70. The new Romanian Civil Code, in force since 1 October 2011, provides that a person with discernment is liable for all damage caused by his actions or inactions and is bound to make full reparation (Article 1349). ... The right to lodge an action, including one with a pecuniary scope, is time-barred if not exercised within three years, unless the law provides otherwise (Articles 2500, 2501 and 2517). The time-limit for lodging a claim for compensation for the damage suffered as a result of an unlawful act starts to run from the moment the person becomes, or should become, aware of the damage and knows who caused it (Article 2528). The time-limit can be interrupted by the lodging of a court action or of a civil‑party claim during the criminal proceedings instituted, or before the court, up to the moment when the court starts the judicial examination of the case (Article 2537). If the time-bar is interrupted by the lodging of a civil‑party claim, the interruption remains valid until the order to close or suspend the criminal proceedings or the decision of the court to suspend the proceedings is notified, or until the criminal court has delivered a final judgment (Article 2541).” (underlined emphasis added)”
9. Furthermore, there is no indication that the applicant company has at any time in any of the legal proceedings pursued before the domestic court advanced, either in substance or in form, any argument that to dismiss his claim for compensation would have amounted to a violation of Article 1 of Protocol No. 1.

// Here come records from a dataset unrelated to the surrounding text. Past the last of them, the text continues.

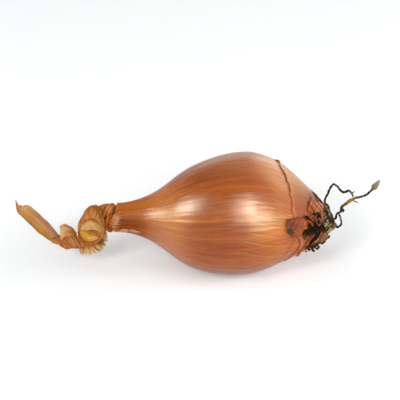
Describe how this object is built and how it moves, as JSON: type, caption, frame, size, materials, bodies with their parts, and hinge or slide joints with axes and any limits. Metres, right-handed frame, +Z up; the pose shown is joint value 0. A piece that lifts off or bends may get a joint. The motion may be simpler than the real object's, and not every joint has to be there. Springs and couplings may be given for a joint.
{
  "type": "shallot",
  "caption": "Long brown shallot lying on its side, with a drawn-out neck that ends in dried curled leaves, a torn remnant of outer skin at the root end, and a corky root plate with dry roots.",
  "frame": {"origin": "middle of the small flat spot on the belly that the bulb rests on", "axes": "+X runs along the bulb from the neck to the root plate, +Y points to the back, +Z is up"},
  "size_m": [0.1096, 0.0362, 0.0364],
  "materials": {
    "glossy_skin": "gloss",
    "papery_skin": "satin",
    "dark_skin": "matte",
    "dry_leaf": "satin",
    "cork": "matte",
    "dry_root": "matte"
  },
  "bodies": {
    "root": {"bulb": "glossy_skin", "base_skin": "papery_skin", "flake_spotted": "papery_skin", "flake_lifted": "papery_skin", "flake_dark": "dark_skin", "flake_lower": "dark_skin", "flake_ragged": "dark_skin", "root_plate": "cork", "long_root": "dry_root", "looped_root": "dry_root", "short_root": "dry_root", "neck_leaves": "dry_leaf", "leaf_curl": "dry_leaf", "frayed_leaf": "dry_leaf", "tip_leaf": "dry_leaf"}
  },
  "joints": []
}
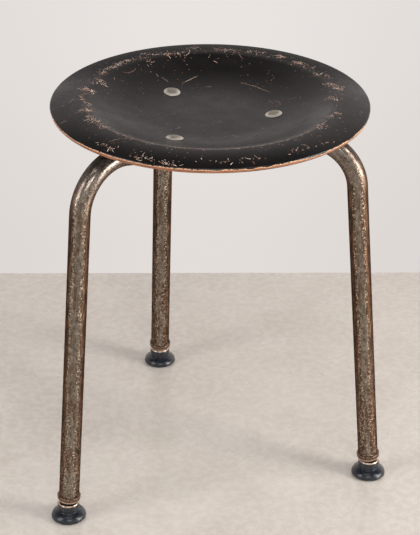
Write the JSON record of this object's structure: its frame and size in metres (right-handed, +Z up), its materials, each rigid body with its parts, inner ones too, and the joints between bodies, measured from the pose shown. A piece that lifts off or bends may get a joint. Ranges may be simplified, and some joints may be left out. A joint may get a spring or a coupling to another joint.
{
  "type": "machinist stool",
  "caption": "Backless stool: a round dished wooden seat on splayed bent-tube legs with swivelling glides under them.",
  "frame": {"origin": "on the floor, on the upright axis that the three legs share", "axes": "+Z up; +X to the right and +Y away from the viewer in the picture's front view"},
  "size_m": [0.3736, 0.3822, 0.4403],
  "materials": {
    "seat_wood": "black satin lacquer on moulded plywood, worn through at the crest and rim",
    "hub_steel": "black painted pressed steel",
    "zinc_steel": "dull zinc plated",
    "spring_steel": "blued spring steel",
    "bolt_nickel": "worn nickel plate",
    "pad_rubber": "black rubber",
    "leg_steel": "bare steel with a mottled brown patina",
    "collar_steel": "browned steel",
    "stud_steel": "oiled dark steel",
    "cup_plastic": "natural nylon",
    "glide_black": "glossy black moulded resin",
    "ring_brass": "bright brass",
    "sole_rubber": "hard black rubber"
  },
  "bodies": {
    "frame": {"seat_shell": "seat_wood", "hub_cap": "hub_steel", "seat_washers": "zinc_steel", "seat_spring_washers": "spring_steel", "seat_nuts": "zinc_steel", "seat_bolt_right": "bolt_nickel", "seat_pad_right": "pad_rubber", "leg_right": "leg_steel", "leg_collar_right": "collar_steel", "ball_stud_right": "stud_steel", "seat_bolt_back": "bolt_nickel", "seat_pad_back": "pad_rubber", "leg_back": "leg_steel", "leg_collar_back": "collar_steel", "ball_stud_back": "stud_steel", "seat_bolt_left": "bolt_nickel", "seat_pad_left": "pad_rubber", "leg_left": "leg_steel", "leg_collar_left": "collar_steel", "ball_stud_left": "stud_steel"},
    "cup_right": {"swivel_cup_right": "cup_plastic"},
    "glide_right": {"glide_base_right": "glide_black", "glide_ring_right": "ring_brass", "sole_pad_right": "sole_rubber"},
    "cup_back": {"swivel_cup_back": "cup_plastic"},
    "glide_back": {"glide_base_back": "glide_black", "glide_ring_back": "ring_brass", "sole_pad_back": "sole_rubber"},
    "cup_left": {"swivel_cup_left": "cup_plastic"},
    "glide_left": {"glide_base_left": "glide_black", "glide_ring_left": "ring_brass", "sole_pad_left": "sole_rubber"}
  },
  "joints": [
    {"name": "glide_tilt_right", "type": "hinge", "parent": "frame", "child": "cup_right", "pos_m": [0.19339, -0.05254, 0.0115], "axis": [0.2622, 0.965, 0], "range_deg": [-13.64, 4.36]},
    {"name": "glide_spin_right", "type": "hinge", "parent": "cup_right", "child": "glide_right", "pos_m": [0.19339, -0.05254, 0.0115], "axis": [0, 0, 1], "continuous": true},
    {"name": "glide_tilt_back", "type": "hinge", "parent": "frame", "child": "cup_back", "pos_m": [-0.05119, 0.19375, 0.0115], "axis": [-0.9668, -0.2554, 0], "range_deg": [-13.64, 4.36]},
    {"name": "glide_spin_back", "type": "hinge", "parent": "cup_back", "child": "glide_back", "pos_m": [-0.05119, 0.19375, 0.0115], "axis": [0, 0, 1], "continuous": true},
    {"name": "glide_tilt_left", "type": "hinge", "parent": "frame", "child": "cup_left", "pos_m": [-0.1422, -0.14121, 0.0115], "axis": [0.7046, -0.7096, 0], "range_deg": [-13.64, 4.36]},
    {"name": "glide_spin_left", "type": "hinge", "parent": "cup_left", "child": "glide_left", "pos_m": [-0.1422, -0.14121, 0.0115], "axis": [0, 0, 1], "continuous": true}
  ]
}
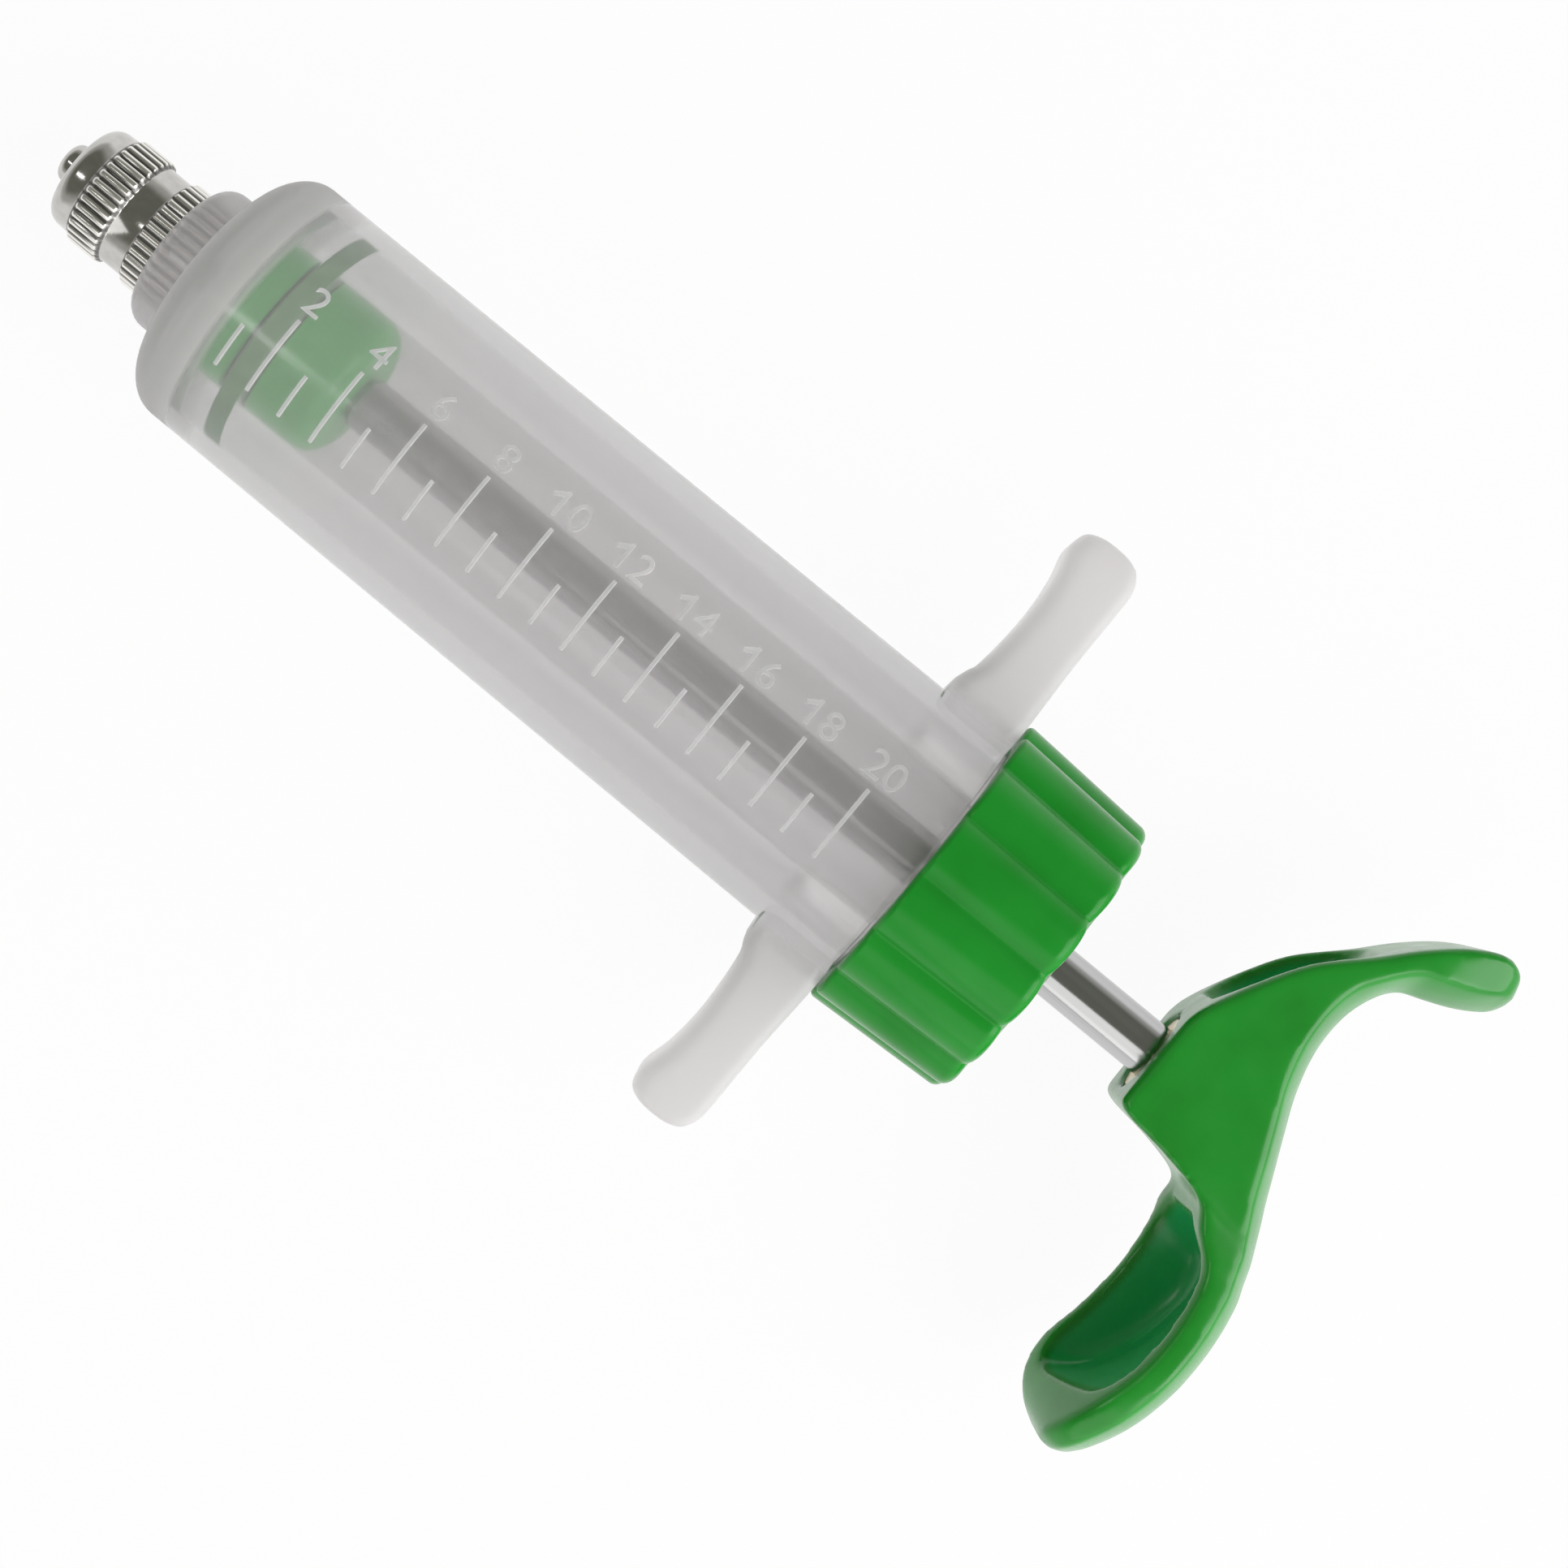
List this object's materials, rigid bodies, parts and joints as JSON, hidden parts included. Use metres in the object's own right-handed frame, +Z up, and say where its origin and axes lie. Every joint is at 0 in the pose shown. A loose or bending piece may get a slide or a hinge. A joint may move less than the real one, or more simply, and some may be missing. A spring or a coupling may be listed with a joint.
{
  "type": "dosing syringe",
  "caption": "Refillable dosing syringe: clear graduated barrel with finger rests, screw cap, sealed plunger with a palm handle and a metal lock nozzle.",
  "frame": {"origin": "middle of the length and width, at the height of the cap's lowest lobes, on which the syringe lies", "axes": "+X along the syringe from the nozzle to the palm handle, Y along the finger rests, +Z up, out of the side that carries the scale"},
  "size_m": [0.1738, 0.0772, 0.0364],
  "materials": {
    "milky_plastic": "milky, see-through, moulded",
    "insert_plating": "plated brass, straight knurl",
    "washer_fibre": "fibre",
    "collar_plating": "plated brass, straight knurl",
    "cone_plating": "plated brass, turned",
    "cap_green": "gloss, moulded",
    "seal_silicone": "silicone",
    "bush_white": "low-friction plastic",
    "wiper_rubber": "matt",
    "piston_head_green": "gloss, moulded",
    "ring_grey": "greased",
    "piston_body_green": "gloss, moulded",
    "rod_steel": "polished stainless steel",
    "handle_green": "gloss, moulded",
    "insert_brass": "turned"
  },
  "bodies": {
    "barrel": {"barrel": "milky_plastic", "nozzle_insert": "insert_plating"},
    "nozzle_seal": {"nozzle_washer": "washer_fibre"},
    "nozzle": {"luer_lock_collar": "collar_plating", "luer_cone": "cone_plating"},
    "cap_seal": {"cap_seal": "seal_silicone"},
    "cap": {"screw_cap": "cap_green", "rod_guide_bush": "bush_white", "rod_wiper": "wiper_rubber"},
    "piston_ring": {"piston_o_ring": "ring_grey"},
    "plunger": {"piston_head": "piston_head_green", "piston_body": "piston_body_green", "plunger_rod": "rod_steel", "handle": "handle_green", "handle_insert": "insert_brass"}
  },
  "joints": [
    {"name": "plunger_slide", "type": "slide", "parent": "barrel", "child": "piston_ring", "axis": [1, 0, 0], "range_m": [-0.0024, 0.085]},
    {"name": "plunger_turn", "type": "hinge", "parent": "piston_ring", "child": "plunger", "pos_m": [-0.05611, 0.0004, 0.01821], "axis": [1, 0, 0], "continuous": true},
    {"name": "cap_travel", "type": "slide", "parent": "barrel", "child": "cap_seal", "axis": [1, 0, 0], "range_m": [0, 0.00901]},
    {"name": "cap_turn", "type": "hinge", "parent": "cap_seal", "child": "cap", "pos_m": [0.02955, 0.0004, 0.01821], "axis": [1, 0, 0], "range_deg": [0, 1080]},
    {"name": "nozzle_travel", "type": "slide", "parent": "barrel", "child": "nozzle_seal", "axis": [-1, 0, 0], "range_m": [0, 0.00401]},
    {"name": "nozzle_turn", "type": "hinge", "parent": "nozzle_seal", "child": "nozzle", "pos_m": [-0.07465, 0.0004, 0.01821], "axis": [-1, 0, 0], "range_deg": [0, 1440]}
  ],
  "couplings": [
    {"joint": "cap_travel", "follows": "cap_turn", "m_per_rad": 0.00047746},
    {"joint": "nozzle_travel", "follows": "nozzle_turn", "m_per_rad": 0.00015915}
  ]
}
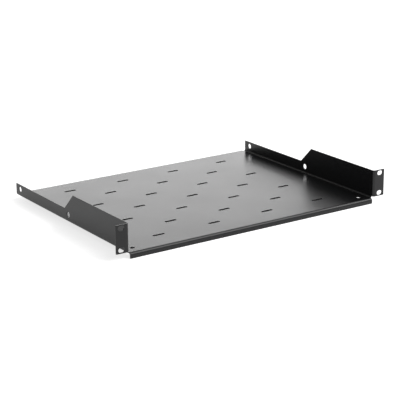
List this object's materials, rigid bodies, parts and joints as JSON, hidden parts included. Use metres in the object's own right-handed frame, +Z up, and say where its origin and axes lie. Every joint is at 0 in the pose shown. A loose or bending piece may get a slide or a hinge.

10. As a consequence, we were not satisfied that the applicant company, which had at all times been legally represented, had sufficiently established either that it had adequately or at all exhausted domestic remedies as required by Article 35 § 1 of the Convention or, in any event, that the domestic courts had, in fact, unfairly dismissed its claims relating to the reimbursement of the price paid and costs incurred for the property that it had been deprived of, in a manner amounting to a breach of Article 1 of Protocol No. 1.